### Task directions
Locate the line bearing "face(-LOOP_THICKNESS / 2), WEBBING)" in the material below, then reproduce it and each following line up to and including the line bearing "import numpy as np".

::::

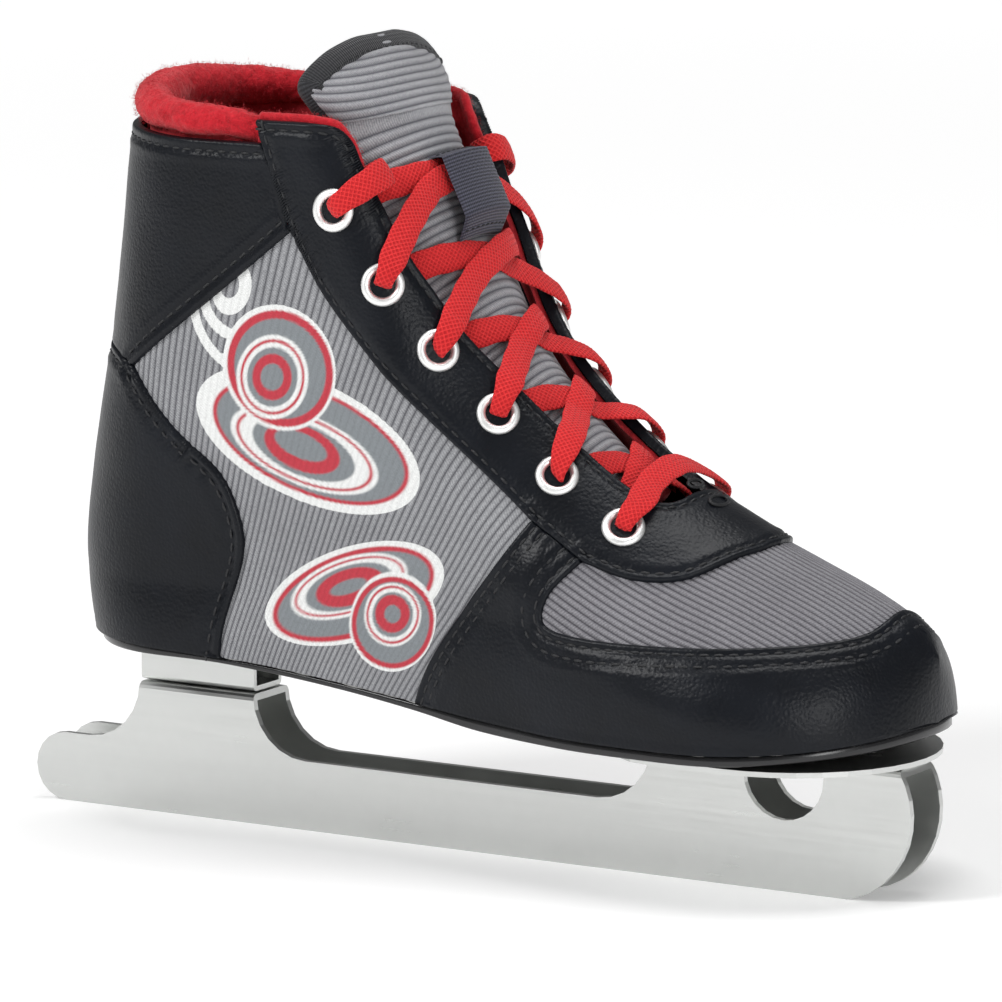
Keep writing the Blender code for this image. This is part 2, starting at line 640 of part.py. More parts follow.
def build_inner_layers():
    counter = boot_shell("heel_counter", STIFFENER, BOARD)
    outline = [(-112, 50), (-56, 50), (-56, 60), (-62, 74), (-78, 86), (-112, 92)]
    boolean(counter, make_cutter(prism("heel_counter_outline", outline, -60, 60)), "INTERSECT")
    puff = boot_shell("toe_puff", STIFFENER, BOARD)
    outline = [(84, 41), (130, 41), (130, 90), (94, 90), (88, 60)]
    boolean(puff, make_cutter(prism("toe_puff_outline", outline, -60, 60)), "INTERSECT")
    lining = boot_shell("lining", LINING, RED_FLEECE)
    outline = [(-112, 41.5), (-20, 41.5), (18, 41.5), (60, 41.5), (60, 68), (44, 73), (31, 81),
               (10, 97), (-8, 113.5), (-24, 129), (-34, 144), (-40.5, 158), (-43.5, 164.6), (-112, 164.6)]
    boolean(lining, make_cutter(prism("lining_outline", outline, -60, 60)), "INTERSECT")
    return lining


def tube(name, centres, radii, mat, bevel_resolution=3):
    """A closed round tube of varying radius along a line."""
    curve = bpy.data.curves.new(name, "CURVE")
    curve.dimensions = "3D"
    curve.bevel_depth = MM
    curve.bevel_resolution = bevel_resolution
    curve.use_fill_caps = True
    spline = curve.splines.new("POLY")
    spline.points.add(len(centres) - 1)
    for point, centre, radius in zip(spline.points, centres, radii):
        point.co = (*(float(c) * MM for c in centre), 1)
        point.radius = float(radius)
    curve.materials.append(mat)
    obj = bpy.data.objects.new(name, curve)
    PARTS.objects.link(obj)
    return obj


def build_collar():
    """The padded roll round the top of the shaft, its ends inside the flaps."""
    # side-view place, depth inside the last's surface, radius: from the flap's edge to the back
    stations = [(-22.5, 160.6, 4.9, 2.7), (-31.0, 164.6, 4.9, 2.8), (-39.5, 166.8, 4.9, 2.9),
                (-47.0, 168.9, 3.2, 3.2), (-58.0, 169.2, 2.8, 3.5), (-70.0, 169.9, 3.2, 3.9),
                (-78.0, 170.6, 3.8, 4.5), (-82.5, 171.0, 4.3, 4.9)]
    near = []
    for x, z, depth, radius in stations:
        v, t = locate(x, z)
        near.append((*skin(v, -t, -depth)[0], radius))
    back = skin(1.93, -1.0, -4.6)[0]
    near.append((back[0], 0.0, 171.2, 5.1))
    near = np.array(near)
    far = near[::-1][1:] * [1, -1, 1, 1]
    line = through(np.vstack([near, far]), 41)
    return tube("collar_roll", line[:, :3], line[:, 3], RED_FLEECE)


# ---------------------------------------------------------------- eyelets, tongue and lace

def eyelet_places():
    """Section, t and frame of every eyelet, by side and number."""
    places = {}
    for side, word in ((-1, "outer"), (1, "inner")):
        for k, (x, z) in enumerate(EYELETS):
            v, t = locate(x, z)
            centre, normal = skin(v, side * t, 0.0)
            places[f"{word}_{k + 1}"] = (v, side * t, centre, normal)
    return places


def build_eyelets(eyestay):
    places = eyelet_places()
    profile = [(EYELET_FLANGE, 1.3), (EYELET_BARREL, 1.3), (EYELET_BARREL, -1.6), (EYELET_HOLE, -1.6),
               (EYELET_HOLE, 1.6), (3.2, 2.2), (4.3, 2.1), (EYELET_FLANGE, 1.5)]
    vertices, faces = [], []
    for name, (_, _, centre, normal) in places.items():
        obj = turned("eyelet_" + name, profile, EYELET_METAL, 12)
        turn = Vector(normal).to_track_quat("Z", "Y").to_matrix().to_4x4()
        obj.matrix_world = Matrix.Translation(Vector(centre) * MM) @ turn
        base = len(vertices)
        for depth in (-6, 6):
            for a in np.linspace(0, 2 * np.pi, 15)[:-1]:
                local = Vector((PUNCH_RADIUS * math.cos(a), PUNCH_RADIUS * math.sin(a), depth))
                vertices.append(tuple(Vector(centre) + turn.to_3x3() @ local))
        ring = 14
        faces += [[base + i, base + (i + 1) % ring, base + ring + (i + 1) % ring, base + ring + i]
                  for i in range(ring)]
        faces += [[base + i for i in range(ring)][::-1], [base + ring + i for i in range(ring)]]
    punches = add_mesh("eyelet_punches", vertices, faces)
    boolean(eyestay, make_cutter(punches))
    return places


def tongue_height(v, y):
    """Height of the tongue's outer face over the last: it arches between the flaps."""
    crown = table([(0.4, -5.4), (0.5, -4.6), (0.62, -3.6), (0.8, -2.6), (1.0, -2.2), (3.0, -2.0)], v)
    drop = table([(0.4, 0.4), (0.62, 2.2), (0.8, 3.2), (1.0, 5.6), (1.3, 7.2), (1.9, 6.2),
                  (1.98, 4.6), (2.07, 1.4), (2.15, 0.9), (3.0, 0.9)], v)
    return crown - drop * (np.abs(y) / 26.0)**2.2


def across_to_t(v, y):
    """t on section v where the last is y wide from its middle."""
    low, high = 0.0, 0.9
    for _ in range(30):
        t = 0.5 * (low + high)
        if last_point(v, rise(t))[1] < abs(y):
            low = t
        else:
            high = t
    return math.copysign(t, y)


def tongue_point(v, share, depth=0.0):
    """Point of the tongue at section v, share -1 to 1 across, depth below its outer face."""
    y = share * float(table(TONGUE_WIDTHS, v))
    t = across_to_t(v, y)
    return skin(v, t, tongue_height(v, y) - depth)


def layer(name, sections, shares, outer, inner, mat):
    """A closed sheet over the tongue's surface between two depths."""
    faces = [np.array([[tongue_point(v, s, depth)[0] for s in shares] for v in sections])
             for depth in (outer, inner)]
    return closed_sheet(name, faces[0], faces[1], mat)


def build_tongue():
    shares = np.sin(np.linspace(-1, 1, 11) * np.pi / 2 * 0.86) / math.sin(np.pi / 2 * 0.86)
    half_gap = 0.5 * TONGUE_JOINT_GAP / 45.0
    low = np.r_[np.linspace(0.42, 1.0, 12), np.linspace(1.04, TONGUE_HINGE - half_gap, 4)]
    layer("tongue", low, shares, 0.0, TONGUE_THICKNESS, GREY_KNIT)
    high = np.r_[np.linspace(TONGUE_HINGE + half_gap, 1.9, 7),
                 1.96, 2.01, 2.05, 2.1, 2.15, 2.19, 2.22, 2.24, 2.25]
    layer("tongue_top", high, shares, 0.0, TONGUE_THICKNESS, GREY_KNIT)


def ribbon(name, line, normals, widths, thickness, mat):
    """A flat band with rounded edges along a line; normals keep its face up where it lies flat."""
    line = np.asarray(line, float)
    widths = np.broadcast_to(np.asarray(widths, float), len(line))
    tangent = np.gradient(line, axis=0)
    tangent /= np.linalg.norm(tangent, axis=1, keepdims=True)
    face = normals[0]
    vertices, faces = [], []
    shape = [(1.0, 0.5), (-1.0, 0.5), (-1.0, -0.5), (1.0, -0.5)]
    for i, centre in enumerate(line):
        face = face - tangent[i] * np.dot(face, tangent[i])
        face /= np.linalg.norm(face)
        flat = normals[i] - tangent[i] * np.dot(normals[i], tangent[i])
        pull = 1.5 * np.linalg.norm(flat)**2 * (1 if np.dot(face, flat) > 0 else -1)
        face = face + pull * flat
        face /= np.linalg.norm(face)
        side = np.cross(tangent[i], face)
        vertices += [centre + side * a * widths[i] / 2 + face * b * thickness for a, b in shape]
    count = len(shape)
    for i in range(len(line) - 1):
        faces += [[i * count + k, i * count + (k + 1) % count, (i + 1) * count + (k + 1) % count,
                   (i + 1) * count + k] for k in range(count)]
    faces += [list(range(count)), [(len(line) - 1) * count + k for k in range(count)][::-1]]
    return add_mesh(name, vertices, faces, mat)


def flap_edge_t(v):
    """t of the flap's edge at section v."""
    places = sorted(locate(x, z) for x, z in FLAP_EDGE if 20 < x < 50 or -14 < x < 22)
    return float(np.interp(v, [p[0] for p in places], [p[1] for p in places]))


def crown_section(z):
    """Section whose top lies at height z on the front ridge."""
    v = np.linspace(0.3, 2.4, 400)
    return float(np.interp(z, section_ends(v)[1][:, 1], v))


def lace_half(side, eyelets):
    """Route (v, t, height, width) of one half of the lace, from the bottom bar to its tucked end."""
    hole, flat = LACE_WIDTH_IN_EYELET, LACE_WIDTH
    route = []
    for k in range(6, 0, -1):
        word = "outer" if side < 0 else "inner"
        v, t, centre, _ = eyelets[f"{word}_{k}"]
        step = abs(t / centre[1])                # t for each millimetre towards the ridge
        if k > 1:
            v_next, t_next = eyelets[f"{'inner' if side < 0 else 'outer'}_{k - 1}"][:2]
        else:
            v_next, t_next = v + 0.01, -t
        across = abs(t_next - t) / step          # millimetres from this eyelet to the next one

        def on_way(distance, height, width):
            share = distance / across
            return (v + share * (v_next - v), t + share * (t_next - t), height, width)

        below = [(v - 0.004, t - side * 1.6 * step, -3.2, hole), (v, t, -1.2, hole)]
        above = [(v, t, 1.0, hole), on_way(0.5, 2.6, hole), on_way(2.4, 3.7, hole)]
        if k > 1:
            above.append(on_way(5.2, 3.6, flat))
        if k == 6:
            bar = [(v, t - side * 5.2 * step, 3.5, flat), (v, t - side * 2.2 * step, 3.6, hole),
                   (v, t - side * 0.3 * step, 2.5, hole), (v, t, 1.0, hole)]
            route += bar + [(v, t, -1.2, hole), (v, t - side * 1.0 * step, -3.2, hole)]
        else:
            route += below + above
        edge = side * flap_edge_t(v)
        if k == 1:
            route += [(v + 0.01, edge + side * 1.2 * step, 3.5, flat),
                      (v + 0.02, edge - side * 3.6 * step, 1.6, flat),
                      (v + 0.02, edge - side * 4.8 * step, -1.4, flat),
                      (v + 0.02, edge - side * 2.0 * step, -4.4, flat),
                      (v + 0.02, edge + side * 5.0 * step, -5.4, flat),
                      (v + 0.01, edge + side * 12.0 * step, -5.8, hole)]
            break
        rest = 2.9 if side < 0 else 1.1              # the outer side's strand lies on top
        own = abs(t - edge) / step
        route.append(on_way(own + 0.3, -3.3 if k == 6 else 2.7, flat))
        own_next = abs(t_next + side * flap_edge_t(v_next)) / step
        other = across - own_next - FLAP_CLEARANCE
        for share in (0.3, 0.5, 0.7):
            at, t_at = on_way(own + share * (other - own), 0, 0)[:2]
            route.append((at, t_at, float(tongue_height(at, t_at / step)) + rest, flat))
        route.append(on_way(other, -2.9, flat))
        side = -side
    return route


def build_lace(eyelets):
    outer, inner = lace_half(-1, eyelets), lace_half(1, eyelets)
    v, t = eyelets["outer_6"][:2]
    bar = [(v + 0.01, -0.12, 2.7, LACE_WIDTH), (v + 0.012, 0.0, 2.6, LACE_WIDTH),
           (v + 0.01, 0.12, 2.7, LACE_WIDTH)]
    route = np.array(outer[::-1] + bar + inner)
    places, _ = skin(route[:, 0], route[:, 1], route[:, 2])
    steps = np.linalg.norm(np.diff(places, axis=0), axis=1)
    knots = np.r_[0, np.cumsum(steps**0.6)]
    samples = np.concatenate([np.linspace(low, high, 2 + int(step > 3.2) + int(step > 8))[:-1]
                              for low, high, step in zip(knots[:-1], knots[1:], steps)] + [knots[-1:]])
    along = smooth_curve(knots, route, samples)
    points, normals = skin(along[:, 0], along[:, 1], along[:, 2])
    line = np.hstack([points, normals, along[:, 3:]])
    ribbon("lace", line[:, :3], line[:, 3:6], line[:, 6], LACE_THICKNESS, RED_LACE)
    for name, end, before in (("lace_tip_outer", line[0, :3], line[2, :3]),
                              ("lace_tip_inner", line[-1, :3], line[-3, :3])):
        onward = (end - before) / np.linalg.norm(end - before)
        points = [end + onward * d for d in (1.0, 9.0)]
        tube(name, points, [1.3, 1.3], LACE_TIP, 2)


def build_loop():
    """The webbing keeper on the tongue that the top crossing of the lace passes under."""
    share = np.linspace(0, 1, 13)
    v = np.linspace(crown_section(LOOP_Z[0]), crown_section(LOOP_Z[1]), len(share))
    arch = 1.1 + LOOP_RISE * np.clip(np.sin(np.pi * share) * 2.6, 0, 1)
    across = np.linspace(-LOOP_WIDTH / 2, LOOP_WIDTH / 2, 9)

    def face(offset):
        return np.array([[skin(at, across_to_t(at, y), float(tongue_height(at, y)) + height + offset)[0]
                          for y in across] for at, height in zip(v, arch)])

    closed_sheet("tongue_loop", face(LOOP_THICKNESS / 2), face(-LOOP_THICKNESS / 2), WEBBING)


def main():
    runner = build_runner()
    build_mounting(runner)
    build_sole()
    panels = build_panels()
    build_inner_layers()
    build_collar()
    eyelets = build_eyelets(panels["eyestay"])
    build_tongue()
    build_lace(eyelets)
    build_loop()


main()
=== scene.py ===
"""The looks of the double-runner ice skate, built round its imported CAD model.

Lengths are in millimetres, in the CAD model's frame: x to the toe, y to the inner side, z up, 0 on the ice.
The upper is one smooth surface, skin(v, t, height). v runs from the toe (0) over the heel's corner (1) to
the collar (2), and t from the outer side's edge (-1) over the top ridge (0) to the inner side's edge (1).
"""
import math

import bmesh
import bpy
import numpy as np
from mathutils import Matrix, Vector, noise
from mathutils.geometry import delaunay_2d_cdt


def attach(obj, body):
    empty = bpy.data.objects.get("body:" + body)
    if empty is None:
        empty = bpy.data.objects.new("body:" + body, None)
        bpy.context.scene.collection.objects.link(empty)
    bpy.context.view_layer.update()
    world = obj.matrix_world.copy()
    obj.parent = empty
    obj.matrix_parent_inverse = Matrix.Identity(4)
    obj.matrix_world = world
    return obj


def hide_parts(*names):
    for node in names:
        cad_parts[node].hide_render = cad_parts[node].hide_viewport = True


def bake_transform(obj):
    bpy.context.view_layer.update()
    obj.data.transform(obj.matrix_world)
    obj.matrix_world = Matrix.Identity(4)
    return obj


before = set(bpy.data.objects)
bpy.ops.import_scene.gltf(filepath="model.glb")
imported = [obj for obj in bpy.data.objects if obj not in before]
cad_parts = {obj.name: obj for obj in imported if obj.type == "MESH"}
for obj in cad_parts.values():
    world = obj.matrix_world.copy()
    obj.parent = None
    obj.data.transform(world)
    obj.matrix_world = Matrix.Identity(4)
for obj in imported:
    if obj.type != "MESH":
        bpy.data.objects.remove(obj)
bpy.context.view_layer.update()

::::

### Solution to the exercise
    closed_sheet("tongue_loop", face(LOOP_THICKNESS / 2), face(-LOOP_THICKNESS / 2), WEBBING)


def main():
    runner = build_runner()
    build_mounting(runner)
    build_sole()
    panels = build_panels()
    build_inner_layers()
    build_collar()
    eyelets = build_eyelets(panels["eyestay"])
    build_tongue()
    build_lace(eyelets)
    build_loop()


main()
=== scene.py ===
"""The looks of the double-runner ice skate, built round its imported CAD model.

Lengths are in millimetres, in the CAD model's frame: x to the toe, y to the inner side, z up, 0 on the ice.
The upper is one smooth surface, skin(v, t, height). v runs from the toe (0) over the heel's corner (1) to
the collar (2), and t from the outer side's edge (-1) over the top ridge (0) to the inner side's edge (1).
"""
import math

import bmesh
import bpy
import numpy as np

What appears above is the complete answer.